The Ecodharma Retreat is not associated with the main Boulder Shambhala Center, in the heart of the city. Boulder Shambhala representatives said that they had no knowledge of Mr Bruce.
Boulder has a large population of Buddhists, with different communities varying in size and beliefs.
Ecodharma’s co-founder, Dr Kritee Kritee, was one of the first people who knew Mr Bruce to make a statement following his death.
In the tweet on Sunday, she wrote: “This guy was my friend. He meditated with our sangha. This act is not suicide. This is a deeply fearless act of compassion to bring attention to climate crisis. We are piecing together info but he had been planning it for atleast one year. #wynnbruce I am so moved.”
A number of people expressed distress on social media at the apparent admiration for Mr Bruce’s violent death.
A day later, Ecodharma released a separate statement which said that the organisation “have never talked about self-immolation, and we do not think self-immolation is a climate action”.
“As we grieve the death of our friend Wynn Bruce and prepare a memorial page to honor him, we want to emphasize that none of the Buddhist teachers in the Boulder area knew about his plans to self-immolate on this Earth Day. If we had known about his plans, we would have stopped him in any way possible. That would be our spiritual, moral and legal responsibility. Just like everyone else, we have been trying to figure out what happened.”
The statement continued: “Nevertheless, given the dire state of the planet and worsening climate crisis, we understand why someone might do that… We hope we can hear Wynn’s message without condoning his method.”
The Independent has tried to reach Dr Kritee and Ecodharma for comment. Dr Kritee referred back to Ecodharma’s written statement.
Friends told The Independent that they struggled to understand how Mr Bruce had planned the trip, and what had convinced him to take his life so publicly and violently.
Beverly Lyne, a nurse who lives across the shared green space from Mr Bruce’s home, told The Independent that he also asked her for a ride last Wednesday. She said her conversations with Mr Bruce had always been casual and light.
“It seems as though he was able to plan and to get the funds to buy a ticket, but I don’t know, I can’t imagine that he put that together,” said Ms Lyne.
“We knew he had issues about just making day-to-day decisions,” she said.
She gestured to the grassy area between their homes.
“Here he’d put his hammock up and then sleep all day. It’s like, Wynn, this is not a campground,” she laughed softly.
Mr King said one neighbour described Mr Bruce as “suggestible”. His former tutor, Ms Driver-Smith, used the same word.
“He was, at times, easily led,” she told The Independent. “He was suggestible, I should say. You could suggest things to him and it was, ‘Oh, that makes sense,’ but I also think that the problem – and this is just a guess on my part, because ... I can be suggestible, and then I sit back and say, ‘Oh, wait a minute, that doesn’t make any sense – but at the moment it did,” she said, adding that it can be hard to “think fast.”

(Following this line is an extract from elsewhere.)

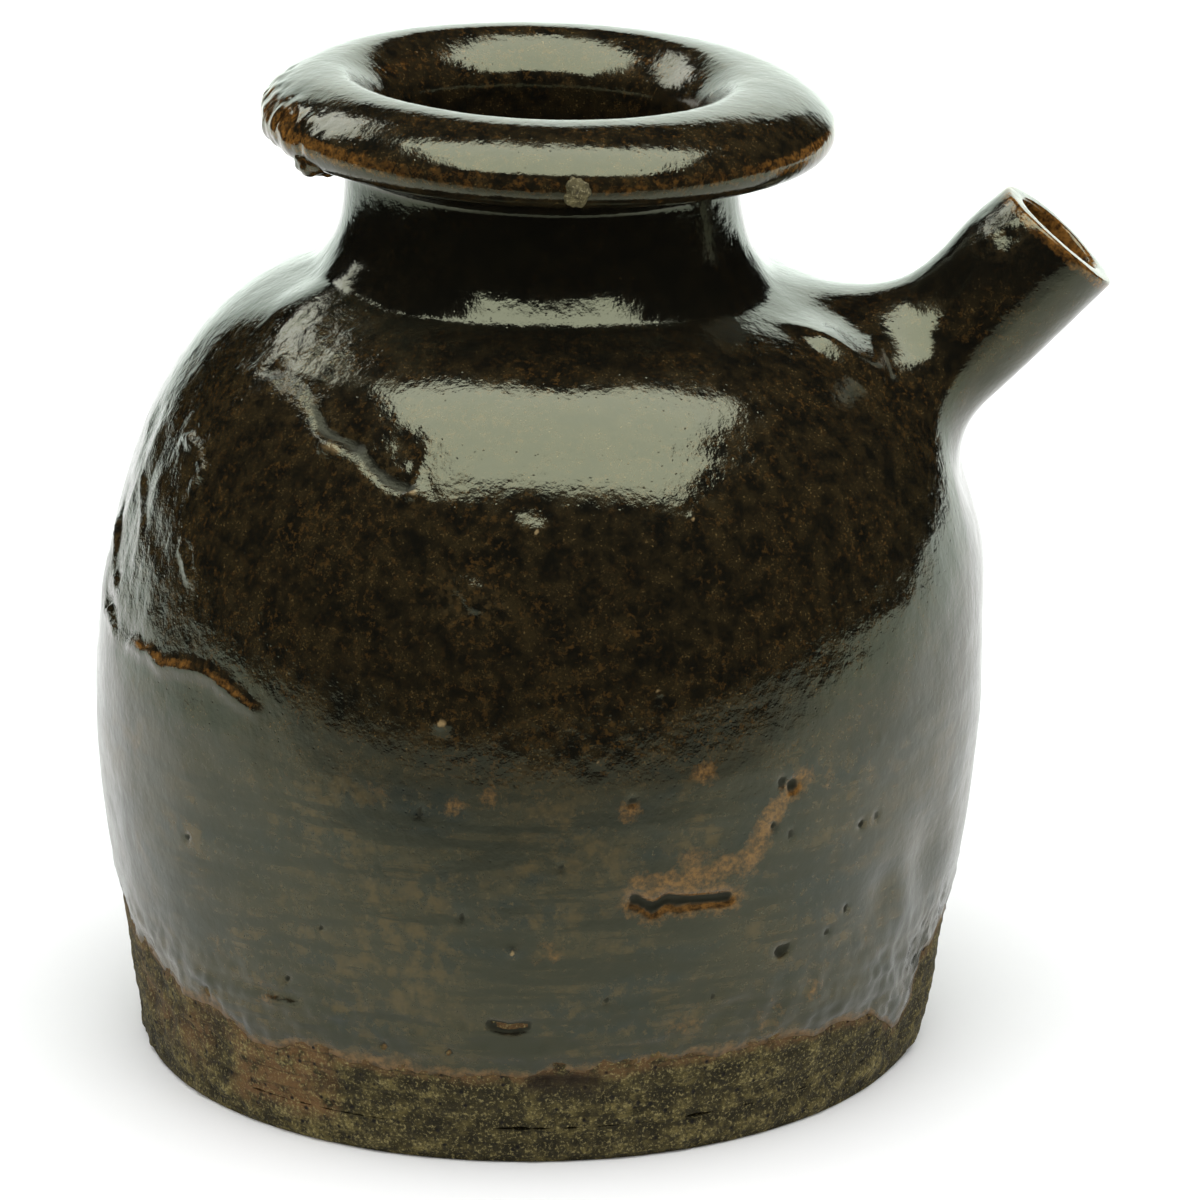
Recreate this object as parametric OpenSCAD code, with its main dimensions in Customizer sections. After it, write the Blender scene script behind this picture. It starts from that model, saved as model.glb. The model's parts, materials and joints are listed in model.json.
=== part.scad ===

She added: “Getting to Washington DC, I could see him doing it on his own. Once he got to DC, how he managed to find the Supreme Court ... I don’t know, maybe he had help, maybe he didn’t.”
Ms Driver-Smith said that she wanted him to be remembered for his kindness and passion for people.
“He had a lot of potential, and he wanted to make the world a better place.
“I wish… that his passion for environmentalism and his passion for photography, that he had found a way to marry the two into something more positive than setting himself on fire.”